■ **THE REQUEST**:
Assemble all lines in which the string "scene" appears.

** start of SUPPLIED DATA **

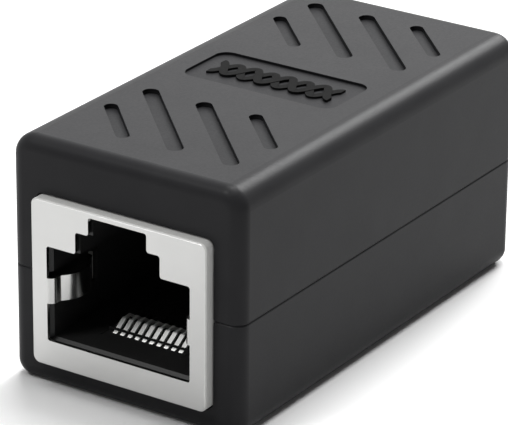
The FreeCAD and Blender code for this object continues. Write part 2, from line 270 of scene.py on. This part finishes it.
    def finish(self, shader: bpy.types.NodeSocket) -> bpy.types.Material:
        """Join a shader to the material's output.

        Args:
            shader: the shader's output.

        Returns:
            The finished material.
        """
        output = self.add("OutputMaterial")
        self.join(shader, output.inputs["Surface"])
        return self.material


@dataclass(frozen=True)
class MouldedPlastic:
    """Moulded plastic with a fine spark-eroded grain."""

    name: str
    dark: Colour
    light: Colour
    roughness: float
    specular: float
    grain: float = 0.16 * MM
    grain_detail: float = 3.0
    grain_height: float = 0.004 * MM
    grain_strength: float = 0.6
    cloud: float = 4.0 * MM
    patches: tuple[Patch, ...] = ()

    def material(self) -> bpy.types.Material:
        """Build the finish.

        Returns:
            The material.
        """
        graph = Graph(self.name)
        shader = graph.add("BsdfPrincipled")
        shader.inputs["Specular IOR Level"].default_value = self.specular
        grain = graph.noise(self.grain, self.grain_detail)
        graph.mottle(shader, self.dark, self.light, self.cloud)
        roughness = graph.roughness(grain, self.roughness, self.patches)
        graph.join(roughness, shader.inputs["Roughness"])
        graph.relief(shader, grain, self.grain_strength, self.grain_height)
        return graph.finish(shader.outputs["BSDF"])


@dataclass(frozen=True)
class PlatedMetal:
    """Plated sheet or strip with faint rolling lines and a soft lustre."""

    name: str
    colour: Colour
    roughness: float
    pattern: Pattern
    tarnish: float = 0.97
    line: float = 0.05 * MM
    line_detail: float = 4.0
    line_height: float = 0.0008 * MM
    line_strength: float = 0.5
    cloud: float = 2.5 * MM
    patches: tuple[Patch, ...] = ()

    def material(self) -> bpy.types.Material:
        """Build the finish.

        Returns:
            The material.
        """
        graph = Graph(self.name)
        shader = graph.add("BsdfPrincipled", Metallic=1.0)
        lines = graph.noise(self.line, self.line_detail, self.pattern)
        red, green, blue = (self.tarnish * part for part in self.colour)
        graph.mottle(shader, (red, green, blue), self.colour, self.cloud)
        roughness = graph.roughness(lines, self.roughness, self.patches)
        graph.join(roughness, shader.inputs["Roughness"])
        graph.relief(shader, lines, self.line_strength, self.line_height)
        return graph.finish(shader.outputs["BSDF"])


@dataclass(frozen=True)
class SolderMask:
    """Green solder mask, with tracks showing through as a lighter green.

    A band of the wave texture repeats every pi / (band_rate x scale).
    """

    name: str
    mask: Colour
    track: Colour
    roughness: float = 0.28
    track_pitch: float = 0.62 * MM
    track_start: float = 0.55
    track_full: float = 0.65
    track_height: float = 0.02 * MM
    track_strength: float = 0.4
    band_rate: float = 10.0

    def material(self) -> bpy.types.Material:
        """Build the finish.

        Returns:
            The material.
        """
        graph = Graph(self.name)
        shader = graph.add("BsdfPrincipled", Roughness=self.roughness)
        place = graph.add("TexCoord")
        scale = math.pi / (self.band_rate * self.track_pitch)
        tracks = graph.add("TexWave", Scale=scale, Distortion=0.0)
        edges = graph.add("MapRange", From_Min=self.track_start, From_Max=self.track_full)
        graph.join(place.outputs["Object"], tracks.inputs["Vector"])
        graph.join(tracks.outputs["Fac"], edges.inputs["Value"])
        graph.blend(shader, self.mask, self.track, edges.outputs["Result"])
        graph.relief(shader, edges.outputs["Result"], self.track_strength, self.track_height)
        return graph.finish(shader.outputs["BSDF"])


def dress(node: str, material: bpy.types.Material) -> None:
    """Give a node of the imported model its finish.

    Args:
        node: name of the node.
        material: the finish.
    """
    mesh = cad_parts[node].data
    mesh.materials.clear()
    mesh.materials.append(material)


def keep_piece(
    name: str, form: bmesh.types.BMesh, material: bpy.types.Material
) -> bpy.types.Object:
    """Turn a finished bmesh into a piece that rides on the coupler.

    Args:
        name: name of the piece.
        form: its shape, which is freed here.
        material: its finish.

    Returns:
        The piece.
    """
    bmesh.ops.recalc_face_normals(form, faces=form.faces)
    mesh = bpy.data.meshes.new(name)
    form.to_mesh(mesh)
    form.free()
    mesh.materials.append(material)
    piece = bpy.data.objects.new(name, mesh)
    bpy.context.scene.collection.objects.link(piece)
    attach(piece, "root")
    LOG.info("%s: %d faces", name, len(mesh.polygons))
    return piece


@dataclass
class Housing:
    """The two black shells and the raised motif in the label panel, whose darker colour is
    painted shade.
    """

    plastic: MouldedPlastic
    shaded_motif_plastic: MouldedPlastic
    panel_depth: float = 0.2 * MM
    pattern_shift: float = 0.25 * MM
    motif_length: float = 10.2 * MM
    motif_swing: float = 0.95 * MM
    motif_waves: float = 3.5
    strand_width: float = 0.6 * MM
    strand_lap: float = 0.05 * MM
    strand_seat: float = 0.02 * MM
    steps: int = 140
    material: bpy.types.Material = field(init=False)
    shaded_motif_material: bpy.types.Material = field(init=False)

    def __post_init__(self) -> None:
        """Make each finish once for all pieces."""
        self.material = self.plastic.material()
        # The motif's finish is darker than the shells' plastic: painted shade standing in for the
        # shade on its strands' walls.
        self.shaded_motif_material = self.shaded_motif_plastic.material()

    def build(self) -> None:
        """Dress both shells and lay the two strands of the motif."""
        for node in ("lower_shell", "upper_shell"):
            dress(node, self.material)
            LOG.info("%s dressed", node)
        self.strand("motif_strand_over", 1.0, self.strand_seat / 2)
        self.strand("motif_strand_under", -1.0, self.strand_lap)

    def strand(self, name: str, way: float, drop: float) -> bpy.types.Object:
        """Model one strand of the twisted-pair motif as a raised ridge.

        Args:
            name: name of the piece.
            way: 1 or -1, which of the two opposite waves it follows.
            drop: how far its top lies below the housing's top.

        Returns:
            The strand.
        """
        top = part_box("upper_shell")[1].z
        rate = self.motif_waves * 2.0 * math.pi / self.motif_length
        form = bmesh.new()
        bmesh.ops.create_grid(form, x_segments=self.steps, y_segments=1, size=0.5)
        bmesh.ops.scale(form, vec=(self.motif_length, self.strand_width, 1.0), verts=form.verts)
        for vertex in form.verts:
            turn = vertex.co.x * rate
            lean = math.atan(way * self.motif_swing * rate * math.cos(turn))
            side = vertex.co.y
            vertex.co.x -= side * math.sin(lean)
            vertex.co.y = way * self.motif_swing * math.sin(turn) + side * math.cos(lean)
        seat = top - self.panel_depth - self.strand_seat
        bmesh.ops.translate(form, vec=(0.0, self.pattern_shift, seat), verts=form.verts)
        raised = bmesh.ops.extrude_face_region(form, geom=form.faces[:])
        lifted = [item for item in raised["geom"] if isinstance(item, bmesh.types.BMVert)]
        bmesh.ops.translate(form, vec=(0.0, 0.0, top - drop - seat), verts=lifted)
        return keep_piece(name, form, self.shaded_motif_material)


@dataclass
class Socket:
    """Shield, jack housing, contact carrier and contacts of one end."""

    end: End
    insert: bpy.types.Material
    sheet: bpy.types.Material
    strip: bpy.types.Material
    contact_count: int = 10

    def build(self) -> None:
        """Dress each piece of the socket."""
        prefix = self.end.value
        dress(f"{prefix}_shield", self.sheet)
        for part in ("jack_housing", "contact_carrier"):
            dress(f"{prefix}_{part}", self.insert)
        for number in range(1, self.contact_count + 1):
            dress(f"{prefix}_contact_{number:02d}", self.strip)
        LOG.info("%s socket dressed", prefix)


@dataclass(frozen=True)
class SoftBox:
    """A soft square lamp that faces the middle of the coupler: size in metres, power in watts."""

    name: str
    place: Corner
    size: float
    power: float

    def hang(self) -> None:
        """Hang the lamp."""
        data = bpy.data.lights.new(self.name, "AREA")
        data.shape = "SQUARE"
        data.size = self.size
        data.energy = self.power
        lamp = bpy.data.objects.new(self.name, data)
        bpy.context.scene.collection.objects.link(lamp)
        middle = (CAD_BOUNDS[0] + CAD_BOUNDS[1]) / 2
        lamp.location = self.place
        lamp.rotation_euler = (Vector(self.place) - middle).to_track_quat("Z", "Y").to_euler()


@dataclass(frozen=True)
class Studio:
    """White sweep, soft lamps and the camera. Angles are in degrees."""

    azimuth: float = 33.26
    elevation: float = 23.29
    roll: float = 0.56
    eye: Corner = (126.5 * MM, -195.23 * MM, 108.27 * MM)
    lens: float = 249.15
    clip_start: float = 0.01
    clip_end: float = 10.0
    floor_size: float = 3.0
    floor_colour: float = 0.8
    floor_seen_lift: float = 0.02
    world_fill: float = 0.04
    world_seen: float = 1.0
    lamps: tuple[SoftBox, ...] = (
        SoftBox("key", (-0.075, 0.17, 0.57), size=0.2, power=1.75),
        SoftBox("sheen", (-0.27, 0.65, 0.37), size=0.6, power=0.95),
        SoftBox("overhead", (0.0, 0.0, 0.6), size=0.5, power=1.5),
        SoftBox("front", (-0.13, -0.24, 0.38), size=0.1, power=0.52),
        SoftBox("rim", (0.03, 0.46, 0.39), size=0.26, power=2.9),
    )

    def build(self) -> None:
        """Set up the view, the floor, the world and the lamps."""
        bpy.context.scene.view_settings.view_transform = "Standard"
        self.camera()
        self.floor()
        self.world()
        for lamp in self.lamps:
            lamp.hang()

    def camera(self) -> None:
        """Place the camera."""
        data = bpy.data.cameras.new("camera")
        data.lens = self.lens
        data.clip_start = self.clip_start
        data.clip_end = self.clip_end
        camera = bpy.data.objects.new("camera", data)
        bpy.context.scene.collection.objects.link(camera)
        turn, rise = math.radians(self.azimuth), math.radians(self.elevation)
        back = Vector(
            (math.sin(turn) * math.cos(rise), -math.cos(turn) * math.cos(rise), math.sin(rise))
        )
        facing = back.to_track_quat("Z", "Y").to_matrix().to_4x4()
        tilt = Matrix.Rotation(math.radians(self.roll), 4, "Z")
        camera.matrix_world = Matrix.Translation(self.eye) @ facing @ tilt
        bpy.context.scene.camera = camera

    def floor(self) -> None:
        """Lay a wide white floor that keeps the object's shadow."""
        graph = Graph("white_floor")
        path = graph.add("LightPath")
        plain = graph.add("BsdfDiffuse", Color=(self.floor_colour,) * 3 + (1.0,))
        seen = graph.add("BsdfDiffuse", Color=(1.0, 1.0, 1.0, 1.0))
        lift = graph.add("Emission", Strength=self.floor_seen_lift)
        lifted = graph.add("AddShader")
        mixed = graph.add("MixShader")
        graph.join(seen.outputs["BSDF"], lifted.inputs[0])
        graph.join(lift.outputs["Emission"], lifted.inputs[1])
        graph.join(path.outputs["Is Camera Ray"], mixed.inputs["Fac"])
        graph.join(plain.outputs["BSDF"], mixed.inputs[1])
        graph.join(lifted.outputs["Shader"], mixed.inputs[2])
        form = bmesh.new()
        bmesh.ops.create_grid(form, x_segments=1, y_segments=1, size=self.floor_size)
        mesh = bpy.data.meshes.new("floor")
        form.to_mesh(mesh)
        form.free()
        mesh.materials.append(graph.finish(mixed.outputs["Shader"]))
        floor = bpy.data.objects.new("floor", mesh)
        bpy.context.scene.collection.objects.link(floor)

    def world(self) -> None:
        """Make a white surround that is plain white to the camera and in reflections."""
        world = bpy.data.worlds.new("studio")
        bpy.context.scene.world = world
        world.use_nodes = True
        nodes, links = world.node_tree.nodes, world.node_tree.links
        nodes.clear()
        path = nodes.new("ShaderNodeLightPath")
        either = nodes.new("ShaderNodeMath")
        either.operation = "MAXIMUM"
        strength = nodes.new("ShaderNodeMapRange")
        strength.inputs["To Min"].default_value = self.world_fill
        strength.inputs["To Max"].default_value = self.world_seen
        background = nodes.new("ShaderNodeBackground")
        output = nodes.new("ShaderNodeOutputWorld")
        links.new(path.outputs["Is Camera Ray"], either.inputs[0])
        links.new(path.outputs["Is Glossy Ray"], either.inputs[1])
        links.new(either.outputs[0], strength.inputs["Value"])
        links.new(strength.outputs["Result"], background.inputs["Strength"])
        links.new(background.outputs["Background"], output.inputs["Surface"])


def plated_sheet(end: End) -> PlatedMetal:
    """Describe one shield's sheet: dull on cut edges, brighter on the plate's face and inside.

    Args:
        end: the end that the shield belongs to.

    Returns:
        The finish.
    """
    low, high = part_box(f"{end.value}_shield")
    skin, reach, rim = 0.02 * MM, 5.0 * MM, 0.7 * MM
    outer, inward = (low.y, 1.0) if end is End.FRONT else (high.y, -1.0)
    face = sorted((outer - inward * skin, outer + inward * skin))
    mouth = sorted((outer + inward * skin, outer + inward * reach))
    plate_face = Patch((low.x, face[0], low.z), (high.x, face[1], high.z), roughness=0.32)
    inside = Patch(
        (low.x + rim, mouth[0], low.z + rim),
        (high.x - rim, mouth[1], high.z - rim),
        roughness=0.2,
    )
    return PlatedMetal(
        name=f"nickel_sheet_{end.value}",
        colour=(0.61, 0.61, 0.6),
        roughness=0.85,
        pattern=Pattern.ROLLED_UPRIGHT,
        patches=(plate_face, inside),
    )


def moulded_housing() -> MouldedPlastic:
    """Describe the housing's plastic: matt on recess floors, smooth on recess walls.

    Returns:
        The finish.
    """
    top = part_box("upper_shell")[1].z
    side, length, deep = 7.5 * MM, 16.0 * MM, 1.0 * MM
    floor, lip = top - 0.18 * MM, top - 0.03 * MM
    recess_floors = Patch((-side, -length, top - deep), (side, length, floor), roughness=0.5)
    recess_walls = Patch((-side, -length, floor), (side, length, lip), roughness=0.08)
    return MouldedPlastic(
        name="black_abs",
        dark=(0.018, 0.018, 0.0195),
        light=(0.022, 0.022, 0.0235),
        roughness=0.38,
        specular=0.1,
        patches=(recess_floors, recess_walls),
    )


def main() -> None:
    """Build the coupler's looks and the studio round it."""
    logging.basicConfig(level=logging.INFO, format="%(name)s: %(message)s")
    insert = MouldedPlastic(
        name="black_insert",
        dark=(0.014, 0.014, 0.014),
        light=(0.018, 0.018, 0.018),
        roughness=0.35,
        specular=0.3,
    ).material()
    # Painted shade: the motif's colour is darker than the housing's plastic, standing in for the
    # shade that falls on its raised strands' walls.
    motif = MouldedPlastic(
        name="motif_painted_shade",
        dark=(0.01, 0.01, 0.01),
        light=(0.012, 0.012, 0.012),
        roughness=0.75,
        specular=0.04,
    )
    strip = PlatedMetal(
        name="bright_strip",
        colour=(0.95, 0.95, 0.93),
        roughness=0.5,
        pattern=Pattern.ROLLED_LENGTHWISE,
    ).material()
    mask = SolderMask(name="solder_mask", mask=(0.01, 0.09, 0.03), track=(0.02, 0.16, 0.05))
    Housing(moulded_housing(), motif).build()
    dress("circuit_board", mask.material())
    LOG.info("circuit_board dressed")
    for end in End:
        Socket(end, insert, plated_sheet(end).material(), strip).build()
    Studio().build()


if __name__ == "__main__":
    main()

** end of SUPPLIED DATA **

■ **RESPONSE TO THE TASK**:
The FreeCAD and Blender code for this object continues. Write part 2, from line 270 of scene.py on. This part finishes it.
    bpy.context.scene.collection.objects.link(piece)
        bpy.context.scene.collection.objects.link(lamp)
        bpy.context.scene.view_settings.view_transform = "Standard"
        bpy.context.scene.collection.objects.link(camera)
        bpy.context.scene.camera = camera
        bpy.context.scene.collection.objects.link(floor)
        bpy.context.scene.world = world